Nous dérapons au matin à la voile pour aller embouquer le chenal du Fromveur. Hum, hum… nous avons un peu trainé au petit déj, et c’est à contre-courant et à très petite vitesse que nous doublons le phare de la jument, notre deuxième « enfer des enfers ». Celui-ci a gagné son qualificatif, car construit à la hâte, il est un peu bancal sur sa base… Pas facile de rester serein pour les gardiens pendant les nuits de tempête, quand on sent le phare vibrer sous les coups.

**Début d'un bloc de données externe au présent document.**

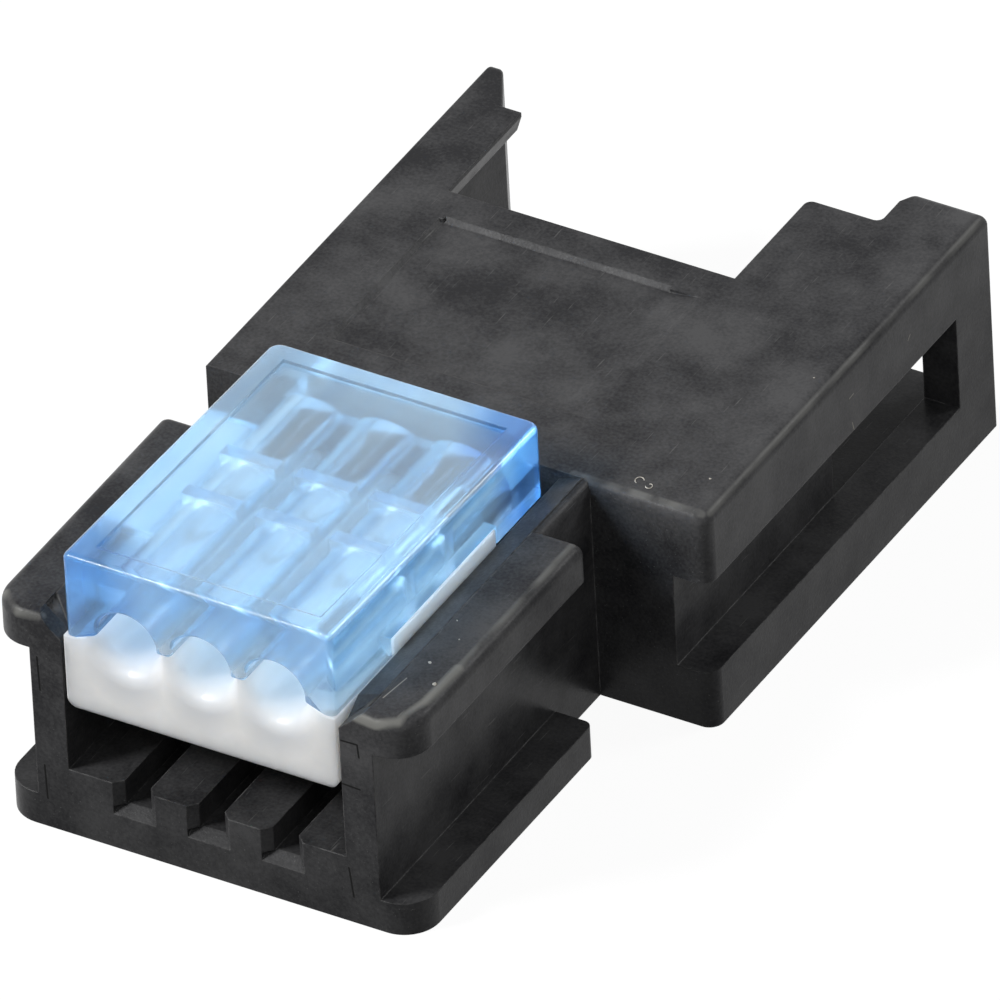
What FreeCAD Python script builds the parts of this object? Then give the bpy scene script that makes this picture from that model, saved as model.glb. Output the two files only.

Tant qu’à butter sur le courant du Fromveur autant en profiter pour taquiner le lieu jaune qui aime chasser dans les parages. La marée ne nous a pas attendu et ne nous fait pas de cadeau. Le Passage du Fromveur est l’un des endroits en Bretagne où le courant est le plus fort. En vives eaux il peut atteindre 8 à 9 nœuds. Nous luttons un bon moment contre le flot, avant de pouvoir rejoindre l’abri de Porz Darland, dans le sud d’Ouessant, où nous faisons relâche. Là, comme toujours, nous sommes le seul voilier à occuper la crique où l’eau est limpide. Un petit bain s’impose même si l’eau reste fraîche. Qu’à cela ne tienne, ça met en appétit!

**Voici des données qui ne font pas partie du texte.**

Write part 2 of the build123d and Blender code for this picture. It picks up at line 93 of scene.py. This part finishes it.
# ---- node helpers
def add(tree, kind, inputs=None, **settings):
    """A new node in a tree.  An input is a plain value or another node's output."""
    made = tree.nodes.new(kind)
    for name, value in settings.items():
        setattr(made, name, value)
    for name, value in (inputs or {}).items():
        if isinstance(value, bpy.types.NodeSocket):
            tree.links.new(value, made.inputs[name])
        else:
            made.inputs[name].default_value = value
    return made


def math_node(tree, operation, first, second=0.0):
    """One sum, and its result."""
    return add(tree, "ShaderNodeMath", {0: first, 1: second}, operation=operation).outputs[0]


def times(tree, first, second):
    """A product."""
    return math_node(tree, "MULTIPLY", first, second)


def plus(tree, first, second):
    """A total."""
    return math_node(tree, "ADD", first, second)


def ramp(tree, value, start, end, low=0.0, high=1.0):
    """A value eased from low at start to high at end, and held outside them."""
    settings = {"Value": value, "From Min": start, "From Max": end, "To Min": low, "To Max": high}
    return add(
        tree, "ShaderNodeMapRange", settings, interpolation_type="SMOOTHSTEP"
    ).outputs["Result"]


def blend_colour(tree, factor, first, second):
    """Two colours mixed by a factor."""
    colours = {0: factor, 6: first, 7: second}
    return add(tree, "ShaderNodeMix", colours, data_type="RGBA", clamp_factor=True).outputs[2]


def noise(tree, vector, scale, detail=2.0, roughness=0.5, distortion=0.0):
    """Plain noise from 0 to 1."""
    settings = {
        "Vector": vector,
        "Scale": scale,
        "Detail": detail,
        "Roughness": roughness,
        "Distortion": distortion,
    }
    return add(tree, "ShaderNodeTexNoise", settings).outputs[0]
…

Nous filons ensuite vers l’île de Quéménes, en empruntant la passe du Grand C’hromm. L’ancre touche le fond devant la plage de L’île de Litiry. Nous ne rendrons pas visite cette fois-ci à Amélie et Etienne, les nouveaux habitants de la Ferme de Quéménes. Leur bateau n’est pas là, ils sont surement sur le continent. Nous apprécions la balade sur l’îlot de Litiry, sa plage de sable fin, son herbe moelleuse et une vue fantastique sur l’archipel de Molène. Quelques phoques gris se prélassent vers l’île de Morgol. Nous sommes en gros coefficient de marée et le courant de vive eau est fort. Nous ne resterons pas passer la nuit au mouillage dans l’archipel cette fois-ci. Nous remettons les voiles dans la lumière du soir, et rejoignons Camaret par le sud de l’île de Beniguet puis la pointe Saint Mathieu. Passé la jetée de Camaret, sous la Tour Vauban, nous amenons les voiles et nous amarrons à quai. croisière en mer d’Iroise.

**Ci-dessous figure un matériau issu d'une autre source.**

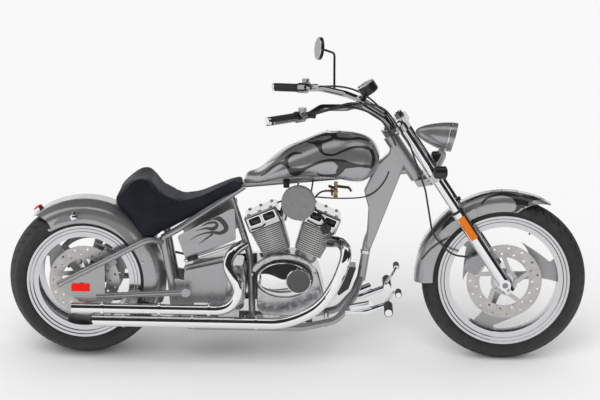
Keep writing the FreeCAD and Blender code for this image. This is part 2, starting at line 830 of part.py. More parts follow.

Dernier jour de croisière en Iroise de Camaret à Brest

Après un bon petit déjeuner sur les quai du vieux Port des langoustiers et une déambulation dans les ruelles de Camaret, Lord Jim reprend la mer. La grande bulle rouge du spinnaker est envoyée et une jolie brise nous propulse dans la Rade de Brest. Nous avons encore le temps pour une dernière escale. Nous doublons la Pointe des Espagnols et venons dévirer au guindeau dans l’anse face à La Cormorandière, sous la ruine couverte de végétation d’une antique garnison. Le temps d’un bain puis d’un bon repas, il est déjà l’heure de faire route sur le Moulin Blanc, le port d’attache de notre Jim. Cap à l’Est, sur le pont d’Iroise, en laissant la Penfeld sur bâbord.

Au port du Moulin blanc, après avoir fait un bon ménage du voilier, nous prenons le temps d’un pot d’adieu. Quatre jours de croisière en mer d’Iroise, c’est une grosse déconnexion, mais la prochaine fois, on pense déjà à partir une vrai bonne semaine à bord de Lord Jim. Le rendez-vous est pris!